Ask HN: Why doesn't YC build a web browser? - malchow
The world needs one. To keep the internet alive. Now that Microsoft has given up, a company with reliable income, access to good devs, and a long-term interest in the open web should come along and do this.<p>And Firefox is slooow. (For me, anyway.)
======
tlb
YC doesn't take on many large technical projects itself, but would be happy to
fund a startup to build a better browser if there's a sustainable business
model.

The problem I want a browser to solve: I don't mind paying for content, but
logging in to paywalls is a hassle. Ideally I want the Spotify model, where I
get all the content for a flat monthly fee that gets apportioned among all my
content sources. Brave seems to have ambitions in this direction (and it's my
current main browser) but they don't have enough deals yet.

------
hsikka
Forgive my ignorance, I may not understand what the problem is, but I was
under the impression there are numerous browsers, chrome, firefox, brave, etc

Why does the world need another one?

------
PhilWright
Implementing a full featured web page renderer is a massive task.
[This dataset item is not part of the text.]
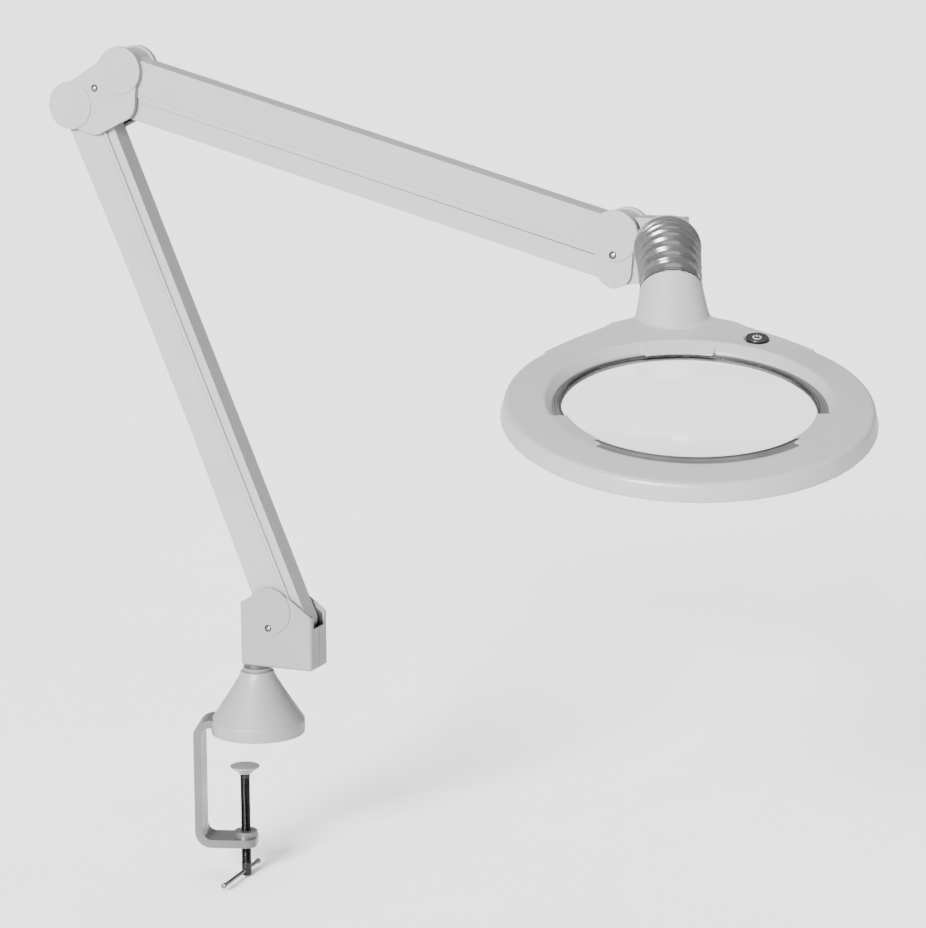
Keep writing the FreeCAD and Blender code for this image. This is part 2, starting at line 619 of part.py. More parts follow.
def tab_shape(middle, tip):
    """Lens tab that slopes from the lip to its tip height, clear of the gasket."""
    wedge = turned([("tab_rad", tip - 3), ("tab_rad", tip - 0.4), ("tab_rad+0.6", tip + 0.05),
                    (91.6, -0.02), (91.6, tip - 3)])
    wedge.Angle = 32
    doc.recompute()
    piece = wedge.Shape.copy()
    piece.rotate(Vector(), Z, middle - 16)
    below = Part.makeBox(300, 300, 60, Vector(-150, -150, 0.06 - 60))
    below.Placement = LENS_LEAN
    return piece.cut(below)


def housing_shape():
    ring = turned([("seat_rad", 0), ("lip_rad", 0), (104, -0.7), ("rim_rad-2.6", -1.4),
                   ("rim_rad-0.8", -2.1), ("rim_rad", -3.6), ("wall_rad", "-head_deep"),
                   ("seat_rad", "-head_deep")])
    gutter = turned([("seat_rad+2.2", -20), ("seat_rad+2.2", -9.4), (94, -3.0), (104, -3.0),
                     ("rim_rad-2.6", -4.4), ("wall_rad-2.2", "-head_deep"), ("wall_rad-2.2", -20)])
    doc.recompute()
    opening = Part.makeCylinder(size("lip_rad") + 0.3, 80, Vector(0, 0, -40))
    core = Part.makeCylinder(96, 80, Vector(0, 0, -40))
    outside = ring.Shape.cut(recess_shape(-1.2))
    outside = outside.fuse([shoulder_solid(0).cut(opening), neck_solid(0).cut(opening)])
    hollow = gutter.Shape.fuse([shoulder_solid(2.0).cut(core), neck_solid(2.2).cut(core)])
    shape = outside.cut(hollow)
    tips = [LENS_LEAN.multVec(Vector(0, size("tab_rad") * math.sin(math.radians(a)), 0)).z for a in TABS]
    shape = shape.fuse([tab_shape(middle, tip + 0.85) for middle, tip in zip(TABS, tips)])
    hole = Part.makeCylinder(size("button_rad") + 0.35, 30, Vector(BUTTON_AT[0], BUTTON_AT[1], -6.0), Z)
    return shape.cut(hole).removeSplitter()


def build_head():
    place = head_place()
    node("head_housing", shape_object(housing_shape()), place)
    bend = joint_place()
    node("bellows", shape_object(bellows_shape()), bend)

    # tongue that the tilt pin passes through, with a cap closing the neck's end
    rise = math.radians(NECK_RISE)
    down = Vector(0, -math.cos(rise), -math.sin(rise))
    tongue = Part.makeCylinder(5.0, 9.2, TILT_CENTRE - X * 4.6, X)
    shank = Part.makeBox(9.2, 9.0, 34, Vector(-4.6, -4.5, 0))
    shank.Placement = Placement(TILT_CENTRE, Rotation(Z, down))
    disc = Part.makeCylinder(18.8, 2.5, NECK_TOP + down * 0.2, down)
    tongue = tongue.multiFuse([shank, disc.common(neck_solid(2.25))])
    tongue = tongue.cut(Part.makeCylinder(2.5 + size("run_fit"), 20, TILT_CENTRE - X * 10, X))
    node("neck_tongue", shape_object(tongue), place)

    # both faces are shallow domes, with the balls' own poles kept out at the rim
    lens_place = place.multiply(LENS_LEAN)
    top_ball = Part.makeSphere(820.1, Vector(0, 0, -817.3), X)
    low_ball = Part.makeSphere(861.4, Vector(0, 0, 853.1), X)
    blank = Part.makeCylinder(size("lens_rad"), 14, Vector(0, 0, -10), Z)
    node("lens", shape_object(blank.common(top_ball).common(low_ball)), lens_place)
    gasket = turned([("tab_rad+0.8", -1.15), ("tab_rad+0.8", 0), (95, 0), (95, -1.15), (83.9, -1.15),
                     (83.9, -4.2), (82.6, -4.2), (82.6, -1.15)])
    doc.recompute()
    well = recess_shape(-1.3)
    well.Placement = LENS_LEAN.inverse().multiply(well.Placement)
    node("lens_gasket", shape_object(gasket.Shape.common(well)), lens_place)
    node("lens_ring", turned([("tab_rad+0.2", -4.7), (83.9, -4.7), (83.9, -5.9), ("tab_rad+0.2", -5.9)]),
         lens_place)

    cover = turned([(86.7, -11.0), (91.0, -11.0), (91.0, -12.8), (86.7, -12.8)])
    outer = turned([(108.5, -11.0), ("wall_rad-2.6", -11.0), ("wall_rad-2.35", -12.8), (108.5, -12.8)])
    spokes = copies_round(box(24.3, 5, 1.2, (87.2, -2.5, -11.0)), 3, 30)
    node("led_cover", fuse(cover, outer, spokes), place)
    glass = turned([(91.1, -12.8), (108.4, -12.8), (108.4, -11.2), (91.1, -11.2)])
    node("diffuser", glass, place)
    bx, by = BUTTON_AT
    board = turned([(92.5, -7.4), (108, -7.4), (108, -6.0), (92.5, -6.0)])
    chips = copies_round(box(3, 3, 1.3, (98.5, -1.5, -8.6)), 36, 5)
    node("led_board", fuse(board, chips), place)
    node("power_button", cylinder("button_rad", 5.1, (bx, by, -4.2)), place)
    node("button_switch", box(7, 7, 0.7, (bx - 3.5, by - 3.5, -6.0)), place)


build_clamp()
build_base()
build_arm("lower", BASE_PIVOT, LOW_ANGLE, LOW_LINK,
          [(-4, 10.4), (26, 10.4), (143, 8.2), (274, 8.0), (380, 10.1), (404, 10.4)],
          -15.4, (21.7, 205, 284))
build_elbow()
build_arm("upper", ELBOW_HIGH, HIGH_ANGLE, HIGH_LINK, [(-4, 11.0), (404, 11.0)], -13.4,
          (24.0, 236, 320))
build_head_bracket()
build_head_joint()
build_head()
doc.recompute()

for name, obj in NODES.items():
    bad = {"Invalid", "Error"} & set(obj.State)
    if bad or obj.Shape.isNull() or not obj.Shape.isValid() or obj.Shape.Volume < 1:
        raise RuntimeError("%s did not build: %s" % (name, obj.State))
    obj.Shape.exportStep("parts/%s.step" % name)
    print(name, len(obj.Shape.Solids), round(obj.Shape.Volume), obj.Shape.BoundBox)
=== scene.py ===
import json
import math
from functools import partial

import bmesh
import bpy
import numpy as np
from mathutils import Matrix, Vector


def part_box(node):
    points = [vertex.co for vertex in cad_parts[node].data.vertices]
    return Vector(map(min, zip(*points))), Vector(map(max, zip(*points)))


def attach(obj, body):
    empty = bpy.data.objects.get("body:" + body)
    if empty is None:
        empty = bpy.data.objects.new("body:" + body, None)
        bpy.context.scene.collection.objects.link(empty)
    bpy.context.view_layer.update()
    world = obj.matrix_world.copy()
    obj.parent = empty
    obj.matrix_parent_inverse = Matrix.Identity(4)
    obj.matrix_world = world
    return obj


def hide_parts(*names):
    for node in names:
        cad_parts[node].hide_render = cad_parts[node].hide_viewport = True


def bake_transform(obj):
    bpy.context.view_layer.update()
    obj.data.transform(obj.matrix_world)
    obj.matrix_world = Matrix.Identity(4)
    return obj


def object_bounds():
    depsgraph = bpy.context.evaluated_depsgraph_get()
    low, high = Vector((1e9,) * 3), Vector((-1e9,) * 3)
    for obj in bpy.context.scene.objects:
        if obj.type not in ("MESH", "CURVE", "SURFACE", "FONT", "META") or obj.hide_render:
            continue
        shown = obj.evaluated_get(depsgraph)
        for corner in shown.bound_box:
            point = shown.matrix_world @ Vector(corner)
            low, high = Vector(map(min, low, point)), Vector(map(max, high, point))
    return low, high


# Bench magnifier lamp: surface, edge and small-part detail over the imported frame.
# Lengths inside the shapes are in millimetres and angles in degrees, unless said.

MM = 0.001
LOWER_ANGLE, UPPER_ANGLE = 113.16, -15.27     # the arms' rise from level
LOWER_LENGTH = 0.4                            # between the lower arm's pivots, metres
THREAD_PITCH = 1.25
COIL_RADIUS, WIRE_RADIUS, HOOK_RADIUS = 4.05, 0.95, 4.35
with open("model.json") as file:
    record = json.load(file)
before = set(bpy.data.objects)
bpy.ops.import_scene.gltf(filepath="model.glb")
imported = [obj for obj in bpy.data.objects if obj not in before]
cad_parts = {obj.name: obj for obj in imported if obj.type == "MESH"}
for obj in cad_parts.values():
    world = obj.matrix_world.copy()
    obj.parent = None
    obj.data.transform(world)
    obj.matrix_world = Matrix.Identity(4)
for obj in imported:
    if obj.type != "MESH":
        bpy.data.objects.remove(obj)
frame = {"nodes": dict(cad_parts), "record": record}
nodes = frame["nodes"]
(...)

Correctly
handling HTML and CSS and JavaScript and Canvas and animations and etc, etc,
etc...

Then test is against the top 1,000 websites and ensure that yours renders the
same as the popular existing browsers, otherwise people will complain and stop
using yours because it is different. Then maintain it as new standards
constantly evolve over time.

Finally your will have a codebase that you cannot sell because browsers are
free! Even Microsoft have given up and Microsoft Edge is going to switch from
their own renderer to using the open source one from Chrome.

------
smt88
> _a company with reliable income, access to good devs, and a long-term
> interest in the open web should come along and do this_

That sounds like a nonprofit. In fact, it perfectly describes Mozilla.

------
mistermithras
Until/unless you find what you're seeking, check out The Classic Browser
([http://theclassictools.com/](http://theclassictools.com/)). I just found out
about it today and it's fast.

------
rman666
Why don’t you apply to YC with the idea?